#### TASK BRIEF
Present the data once more in exactly its original form.

#### RAW DATA
** BEGIN **
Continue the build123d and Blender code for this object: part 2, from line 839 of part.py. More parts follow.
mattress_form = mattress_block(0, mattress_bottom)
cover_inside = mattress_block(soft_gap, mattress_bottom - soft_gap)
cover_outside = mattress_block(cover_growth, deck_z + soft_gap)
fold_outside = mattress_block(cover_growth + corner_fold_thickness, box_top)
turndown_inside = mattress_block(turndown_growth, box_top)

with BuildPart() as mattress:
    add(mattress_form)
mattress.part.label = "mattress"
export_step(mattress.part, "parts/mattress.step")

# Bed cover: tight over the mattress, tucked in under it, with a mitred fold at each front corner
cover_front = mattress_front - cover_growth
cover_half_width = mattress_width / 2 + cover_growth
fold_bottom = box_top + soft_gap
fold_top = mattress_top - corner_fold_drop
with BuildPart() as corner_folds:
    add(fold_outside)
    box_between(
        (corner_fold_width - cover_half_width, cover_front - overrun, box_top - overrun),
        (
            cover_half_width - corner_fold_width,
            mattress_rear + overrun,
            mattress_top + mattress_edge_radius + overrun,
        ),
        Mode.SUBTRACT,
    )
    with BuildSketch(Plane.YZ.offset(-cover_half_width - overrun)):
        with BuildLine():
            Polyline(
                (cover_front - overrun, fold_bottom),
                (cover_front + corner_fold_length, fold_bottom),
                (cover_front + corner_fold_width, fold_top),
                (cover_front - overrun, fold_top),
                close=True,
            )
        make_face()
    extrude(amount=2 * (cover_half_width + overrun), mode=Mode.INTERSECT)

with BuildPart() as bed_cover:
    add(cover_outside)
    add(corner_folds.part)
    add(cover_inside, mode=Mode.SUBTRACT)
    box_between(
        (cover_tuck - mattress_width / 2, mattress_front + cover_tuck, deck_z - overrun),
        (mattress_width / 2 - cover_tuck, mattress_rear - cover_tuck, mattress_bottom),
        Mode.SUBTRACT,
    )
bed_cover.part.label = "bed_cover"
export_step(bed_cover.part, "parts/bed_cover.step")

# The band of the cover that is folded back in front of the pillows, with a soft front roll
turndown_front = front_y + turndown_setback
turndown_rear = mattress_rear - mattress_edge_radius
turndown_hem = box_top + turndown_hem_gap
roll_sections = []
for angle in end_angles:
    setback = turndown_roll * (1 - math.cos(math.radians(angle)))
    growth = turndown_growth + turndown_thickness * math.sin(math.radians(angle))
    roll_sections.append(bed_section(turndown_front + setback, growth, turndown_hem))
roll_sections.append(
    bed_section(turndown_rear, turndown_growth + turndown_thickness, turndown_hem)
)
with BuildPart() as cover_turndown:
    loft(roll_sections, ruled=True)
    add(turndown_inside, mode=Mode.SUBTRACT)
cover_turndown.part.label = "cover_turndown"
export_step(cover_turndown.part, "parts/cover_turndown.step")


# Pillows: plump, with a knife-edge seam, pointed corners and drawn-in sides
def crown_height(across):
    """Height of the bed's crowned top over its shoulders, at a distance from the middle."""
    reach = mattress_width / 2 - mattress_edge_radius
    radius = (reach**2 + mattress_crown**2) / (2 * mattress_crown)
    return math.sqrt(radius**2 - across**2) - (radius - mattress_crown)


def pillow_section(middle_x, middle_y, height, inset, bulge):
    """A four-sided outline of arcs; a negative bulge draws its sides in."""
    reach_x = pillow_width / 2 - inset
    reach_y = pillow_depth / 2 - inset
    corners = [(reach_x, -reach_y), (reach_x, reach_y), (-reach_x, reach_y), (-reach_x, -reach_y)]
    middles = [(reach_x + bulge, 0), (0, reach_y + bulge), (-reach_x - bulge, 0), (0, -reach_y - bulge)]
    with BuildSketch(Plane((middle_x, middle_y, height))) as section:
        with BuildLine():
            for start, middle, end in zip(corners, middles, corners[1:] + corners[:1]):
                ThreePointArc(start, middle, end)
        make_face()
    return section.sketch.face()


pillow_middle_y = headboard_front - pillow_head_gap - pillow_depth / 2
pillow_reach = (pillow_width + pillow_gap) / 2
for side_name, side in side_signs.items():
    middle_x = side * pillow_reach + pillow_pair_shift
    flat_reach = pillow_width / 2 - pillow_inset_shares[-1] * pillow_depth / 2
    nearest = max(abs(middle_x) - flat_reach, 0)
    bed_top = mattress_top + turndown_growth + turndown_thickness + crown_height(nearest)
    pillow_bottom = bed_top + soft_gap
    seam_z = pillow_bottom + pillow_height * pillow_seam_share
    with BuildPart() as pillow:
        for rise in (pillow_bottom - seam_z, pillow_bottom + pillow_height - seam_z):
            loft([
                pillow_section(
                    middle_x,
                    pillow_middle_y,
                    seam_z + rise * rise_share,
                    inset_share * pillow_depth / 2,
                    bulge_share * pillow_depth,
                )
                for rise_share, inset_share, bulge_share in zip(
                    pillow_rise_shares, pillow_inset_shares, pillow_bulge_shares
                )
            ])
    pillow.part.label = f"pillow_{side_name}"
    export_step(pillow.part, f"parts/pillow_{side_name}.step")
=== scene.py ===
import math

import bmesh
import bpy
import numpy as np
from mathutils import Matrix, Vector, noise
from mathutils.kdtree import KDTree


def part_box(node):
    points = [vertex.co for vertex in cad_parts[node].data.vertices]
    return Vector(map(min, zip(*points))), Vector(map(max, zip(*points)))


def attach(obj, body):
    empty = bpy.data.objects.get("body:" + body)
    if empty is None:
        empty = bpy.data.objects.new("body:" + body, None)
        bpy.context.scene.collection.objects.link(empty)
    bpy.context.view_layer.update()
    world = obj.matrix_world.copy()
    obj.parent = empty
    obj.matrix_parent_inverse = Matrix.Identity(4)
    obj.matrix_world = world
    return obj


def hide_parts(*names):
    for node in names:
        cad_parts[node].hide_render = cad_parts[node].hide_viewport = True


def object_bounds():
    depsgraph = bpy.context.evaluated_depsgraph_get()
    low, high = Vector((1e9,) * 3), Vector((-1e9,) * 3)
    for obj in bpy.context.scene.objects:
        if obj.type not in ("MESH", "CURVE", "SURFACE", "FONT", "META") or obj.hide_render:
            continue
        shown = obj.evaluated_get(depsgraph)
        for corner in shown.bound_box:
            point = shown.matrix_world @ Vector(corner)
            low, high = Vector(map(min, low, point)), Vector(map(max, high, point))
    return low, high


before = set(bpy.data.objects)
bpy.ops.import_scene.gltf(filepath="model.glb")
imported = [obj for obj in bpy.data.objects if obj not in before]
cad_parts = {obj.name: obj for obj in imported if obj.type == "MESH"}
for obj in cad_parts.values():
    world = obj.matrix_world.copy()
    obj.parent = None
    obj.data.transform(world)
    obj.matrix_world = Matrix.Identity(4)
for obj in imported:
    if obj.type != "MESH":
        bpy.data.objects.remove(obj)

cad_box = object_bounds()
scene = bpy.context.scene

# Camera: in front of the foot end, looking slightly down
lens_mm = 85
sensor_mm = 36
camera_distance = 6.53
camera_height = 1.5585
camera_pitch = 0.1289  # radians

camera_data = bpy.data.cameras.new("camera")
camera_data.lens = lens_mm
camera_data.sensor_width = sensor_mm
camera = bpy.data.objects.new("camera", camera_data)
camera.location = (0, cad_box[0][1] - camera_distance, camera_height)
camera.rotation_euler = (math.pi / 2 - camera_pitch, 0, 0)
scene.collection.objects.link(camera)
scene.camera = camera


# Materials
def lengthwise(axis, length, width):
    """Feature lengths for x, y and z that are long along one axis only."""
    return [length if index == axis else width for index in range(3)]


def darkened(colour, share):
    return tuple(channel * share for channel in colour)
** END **
#### OUTPUT
Continue the build123d and Blender code for this object: part 2, from line 839 of part.py. More parts follow.
mattress_form = mattress_block(0, mattress_bottom)
cover_inside = mattress_block(soft_gap, mattress_bottom - soft_gap)
cover_outside = mattress_block(cover_growth, deck_z + soft_gap)
fold_outside = mattress_block(cover_growth + corner_fold_thickness, box_top)
turndown_inside = mattress_block(turndown_growth, box_top)

with BuildPart() as mattress:
    add(mattress_form)
mattress.part.label = "mattress"
export_step(mattress.part, "parts/mattress.step")

# Bed cover: tight over the mattress, tucked in under it, with a mitred fold at each front corner
cover_front = mattress_front - cover_growth
cover_half_width = mattress_width / 2 + cover_growth
fold_bottom = box_top + soft_gap
fold_top = mattress_top - corner_fold_drop
with BuildPart() as corner_folds:
    add(fold_outside)
    box_between(
        (corner_fold_width - cover_half_width, cover_front - overrun, box_top - overrun),
        (
            cover_half_width - corner_fold_width,
            mattress_rear + overrun,
            mattress_top + mattress_edge_radius + overrun,
        ),
        Mode.SUBTRACT,
    )
    with BuildSketch(Plane.YZ.offset(-cover_half_width - overrun)):
        with BuildLine():
            Polyline(
                (cover_front - overrun, fold_bottom),
                (cover_front + corner_fold_length, fold_bottom),
                (cover_front + corner_fold_width, fold_top),
                (cover_front - overrun, fold_top),
                close=True,
            )
        make_face()
    extrude(amount=2 * (cover_half_width + overrun), mode=Mode.INTERSECT)

with BuildPart() as bed_cover:
    add(cover_outside)
    add(corner_folds.part)
    add(cover_inside, mode=Mode.SUBTRACT)
    box_between(
        (cover_tuck - mattress_width / 2, mattress_front + cover_tuck, deck_z - overrun),
        (mattress_width / 2 - cover_tuck, mattress_rear - cover_tuck, mattress_bottom),
        Mode.SUBTRACT,
    )
bed_cover.part.label = "bed_cover"
export_step(bed_cover.part, "parts/bed_cover.step")

# The band of the cover that is folded back in front of the pillows, with a soft front roll
turndown_front = front_y + turndown_setback
turndown_rear = mattress_rear - mattress_edge_radius
turndown_hem = box_top + turndown_hem_gap
roll_sections = []
for angle in end_angles:
    setback = turndown_roll * (1 - math.cos(math.radians(angle)))
    growth = turndown_growth + turndown_thickness * math.sin(math.radians(angle))
    roll_sections.append(bed_section(turndown_front + setback, growth, turndown_hem))
roll_sections.append(
    bed_section(turndown_rear, turndown_growth + turndown_thickness, turndown_hem)
)
with BuildPart() as cover_turndown:
    loft(roll_sections, ruled=True)
    add(turndown_inside, mode=Mode.SUBTRACT)
cover_turndown.part.label = "cover_turndown"
export_step(cover_turndown.part, "parts/cover_turndown.step")


# Pillows: plump, with a knife-edge seam, pointed corners and drawn-in sides
def crown_height(across):
    """Height of the bed's crowned top over its shoulders, at a distance from the middle."""
    reach = mattress_width / 2 - mattress_edge_radius
    radius = (reach**2 + mattress_crown**2) / (2 * mattress_crown)
    return math.sqrt(radius**2 - across**2) - (radius - mattress_crown)


def pillow_section(middle_x, middle_y, height, inset, bulge):
    """A four-sided outline of arcs; a negative bulge draws its sides in."""
    reach_x = pillow_width / 2 - inset
    reach_y = pillow_depth / 2 - inset
    corners = [(reach_x, -reach_y), (reach_x, reach_y), (-reach_x, reach_y), (-reach_x, -reach_y)]
    middles = [(reach_x + bulge, 0), (0, reach_y + bulge), (-reach_x - bulge, 0), (0, -reach_y - bulge)]
    with BuildSketch(Plane((middle_x, middle_y, height))) as section:
        with BuildLine():
            for start, middle, end in zip(corners, middles, corners[1:] + corners[:1]):
                ThreePointArc(start, middle, end)
        make_face()
    return section.sketch.face()


pillow_middle_y = headboard_front - pillow_head_gap - pillow_depth / 2
pillow_reach = (pillow_width + pillow_gap) / 2
for side_name, side in side_signs.items():
    middle_x = side * pillow_reach + pillow_pair_shift
    flat_reach = pillow_width / 2 - pillow_inset_shares[-1] * pillow_depth / 2
    nearest = max(abs(middle_x) - flat_reach, 0)
    bed_top = mattress_top + turndown_growth + turndown_thickness + crown_height(nearest)
    pillow_bottom = bed_top + soft_gap
    seam_z = pillow_bottom + pillow_height * pillow_seam_share
    with BuildPart() as pillow:
        for rise in (pillow_bottom - seam_z, pillow_bottom + pillow_height - seam_z):
            loft([
                pillow_section(
                    middle_x,
                    pillow_middle_y,
                    seam_z + rise * rise_share,
                    inset_share * pillow_depth / 2,
                    bulge_share * pillow_depth,
                )
                for rise_share, inset_share, bulge_share in zip(
                    pillow_rise_shares, pillow_inset_shares, pillow_bulge_shares
                )
            ])
    pillow.part.label = f"pillow_{side_name}"
    export_step(pillow.part, f"parts/pillow_{side_name}.step")
=== scene.py ===
import math

import bmesh
import bpy
import numpy as np
from mathutils import Matrix, Vector, noise
from mathutils.kdtree import KDTree


def part_box(node):
    points = [vertex.co for vertex in cad_parts[node].data.vertices]
    return Vector(map(min, zip(*points))), Vector(map(max, zip(*points)))


def attach(obj, body):
    empty = bpy.data.objects.get("body:" + body)
    if empty is None:
        empty = bpy.data.objects.new("body:" + body, None)
        bpy.context.scene.collection.objects.link(empty)
    bpy.context.view_layer.update()
    world = obj.matrix_world.copy()
    obj.parent = empty
    obj.matrix_parent_inverse = Matrix.Identity(4)
    obj.matrix_world = world
    return obj


def hide_parts(*names):
    for node in names:
        cad_parts[node].hide_render = cad_parts[node].hide_viewport = True


def object_bounds():
    depsgraph = bpy.context.evaluated_depsgraph_get()
    low, high = Vector((1e9,) * 3), Vector((-1e9,) * 3)
    for obj in bpy.context.scene.objects:
        if obj.type not in ("MESH", "CURVE", "SURFACE", "FONT", "META") or obj.hide_render:
            continue
        shown = obj.evaluated_get(depsgraph)
        for corner in shown.bound_box:
            point = shown.matrix_world @ Vector(corner)
            low, high = Vector(map(min, low, point)), Vector(map(max, high, point))
    return low, high


before = set(bpy.data.objects)
bpy.ops.import_scene.gltf(filepath="model.glb")
imported = [obj for obj in bpy.data.objects if obj not in before]
cad_parts = {obj.name: obj for obj in imported if obj.type == "MESH"}
for obj in cad_parts.values():
    world = obj.matrix_world.copy()
    obj.parent = None
    obj.data.transform(world)
    obj.matrix_world = Matrix.Identity(4)
for obj in imported:
    if obj.type != "MESH":
        bpy.data.objects.remove(obj)

cad_box = object_bounds()
scene = bpy.context.scene

# Camera: in front of the foot end, looking slightly down
lens_mm = 85
sensor_mm = 36
camera_distance = 6.53
camera_height = 1.5585
camera_pitch = 0.1289  # radians

camera_data = bpy.data.cameras.new("camera")
camera_data.lens = lens_mm
camera_data.sensor_width = sensor_mm
camera = bpy.data.objects.new("camera", camera_data)
camera.location = (0, cad_box[0][1] - camera_distance, camera_height)
camera.rotation_euler = (math.pi / 2 - camera_pitch, 0, 0)
scene.collection.objects.link(camera)
scene.camera = camera


# Materials
def lengthwise(axis, length, width):
    """Feature lengths for x, y and z that are long along one axis only."""
    return [length if index == axis else width for index in range(3)]


def darkened(colour, share):
    return tuple(channel * share for channel in colour)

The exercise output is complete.